I recently discovered a different type of sweet potato from the orange-fleshed ones we usually buy. I think it’s called a kumara. It has bright purple skin and a white inside, and it is a revelation. I buy them from an Asian shop near my work, as I've never seen them in the supermarket. I really prefer them for something like this. It is in fact altogether a different vegetable.
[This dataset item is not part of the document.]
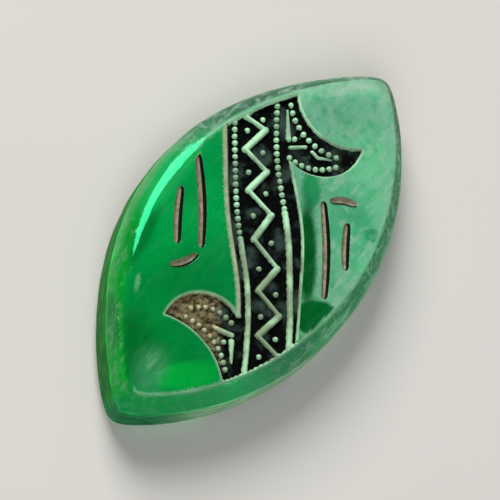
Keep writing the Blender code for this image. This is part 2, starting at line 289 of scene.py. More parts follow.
# Zones within the stone: middle x and y, half length and half width, turn in degrees, tint, strength,
# softness and frost. Some are the stone's own tone and cloud; the others are painted light and shade, each
# marked where it stands
TONE_ZONES_AND_PAINTED_LIGHT = (
    (-12.0, 1.0, 8.5, 5.5, 12, linear(0, 165, 80), 0.8, 0.9, 0.06),
    (-18.0, 3.0, 3.6, 3.4, 30, linear(0, 120, 45), 0.8, 1.0, 0.06),
    # Painted glow of light passing through the stone near the near tip
    (-16.0, -3.4, 3.6, 1.3, -40, linear(0, 235, 90), 0.95, 0.5, 0.06),
    (-18.2, -0.2, 2.3, 1.5, 20, linear(100, 195, 150), 0.6, 1.2, 0.45),
    # Painted light and shade, these four: dark and bright streaks and a glint where light refracted in the
    # left side falls
    (-7.5, 8.4, 4.2, 0.7, 12, linear(0, 150, 55), 0.8, 0.8, 0.06),
    (-12.8, 8.3, 3.2, 0.45, 26, linear(40, 255, 120), 0.9, 0.7, 0.05),
    (-15.0, 6.2, 3.2, 0.5, 34, linear(0, 120, 40), 0.75, 0.8, 0.05),
    (-11.9, 6.0, 0.9, 0.24, 24, linear(150, 255, 190), 1.0, 0.6, 0.05),
    # Painted highlight where the key light's reflection falls on the left crown
    (-0.5, 9.6, 5.0, 0.9, 2, linear(0, 235, 120), 0.8, 0.7, 0.05),
    (7.2, -1.4, 2.2, 1.0, 36, linear(0, 190, 115), 0.9, 0.8, 0.15),
    # Painted shade, these two: dark bands where the back's facets show dark through the stone
    (1.6, -5.0, 5.2, 0.95, 36, linear(0, 105, 35), 1.0, 0.6, 0.12),
    (-3.0, -9.6, 1.9, 2.3, 36, linear(0, 122, 52), 1.0, 0.14, 0.12),
    (7.4, -9.1, 1.2, 0.8, 75, linear(50, 165, 100), 0.9, 0.12, 0.40),
    (7.0, -6.5, 4.5, 2.6, 40, linear(90, 230, 175), 0.6, 1.0, 0.50),
    (18.3, 1.8, 2.7, 0.5, -39, linear(225, 255, 238), 0.85, 0.8, 0.65),
)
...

Less sweet – they wouldn’t caramelise when roasted – with a softer texture than a regular sweet potato, like a very tender parsnip. I highly recommend them if you’ve never tried them. 

 

 

This recipe is low FODMAP when made sans cauliflower or chickpeas, which, for those of us in constant digestive distress, is an invaluable plus point.

 

 

Recipe

 

Serves 6, or some for the freezer

 

2 large sweet potatoes, but not the orange-flesh ones, or 4-6 medium white potatoes, peeled and chopped into large chunks

2-3 largish courgettes

about 200g of spinach or chard, loosely torn

2 tablespoons of turmeric powder

2 teaspoons of cumin powder

optional extras: cauliflower, in florets

                           can of chickpeas, drained

                           okra, chopped in large chunks

salt and pepper

1 cup of light olive oil – don’t use extra virgin

1 tablespoon of coconut oil for the rice, optional but delicious

jasmine rice, about a quarter cup per person, half a cup for hungry person

 

1. Chop the veg to about the same size chunks – about an inch thick.

 

 

2. Place the courgettes and potatoes in a large heavy-based pan, as wide as possible, so the veg don’t crowd each other. Sprinkle over the turmeric.

 

3. Now boil the kettle and measure out cups of water, pouring them into the pan until you have liquid about half of the way up the level of the veg. Then add the olive oil, making sure to maintain a 2:1 water to oil ratio.

 

4. Turn up the heat and bring to a decent simmer for about 2 minutes, then turn the heat down to minimum and cover. Leave to cook for about fifteen minutes, then uncover, and continue to cook on very low for another fifteen minutes or so, or until the potatoes are soft but not falling apart. Season with salt and pepper, and add the cumin and stir in gently. Then add the greens, cover and leave to rest for five minutes.

 


 

5. Prepare the rice by rinsing well under the cold tap, then cook until soft but not mushy, about 10 minutes. Drain, rinse with boiling water from the kettle, and put back in the pan with a tablespoon of coconut oil. Mix and cover for a few minutes, then serve with a large spoonful of the curry on top, and if you like, some greek or natural yoghurt.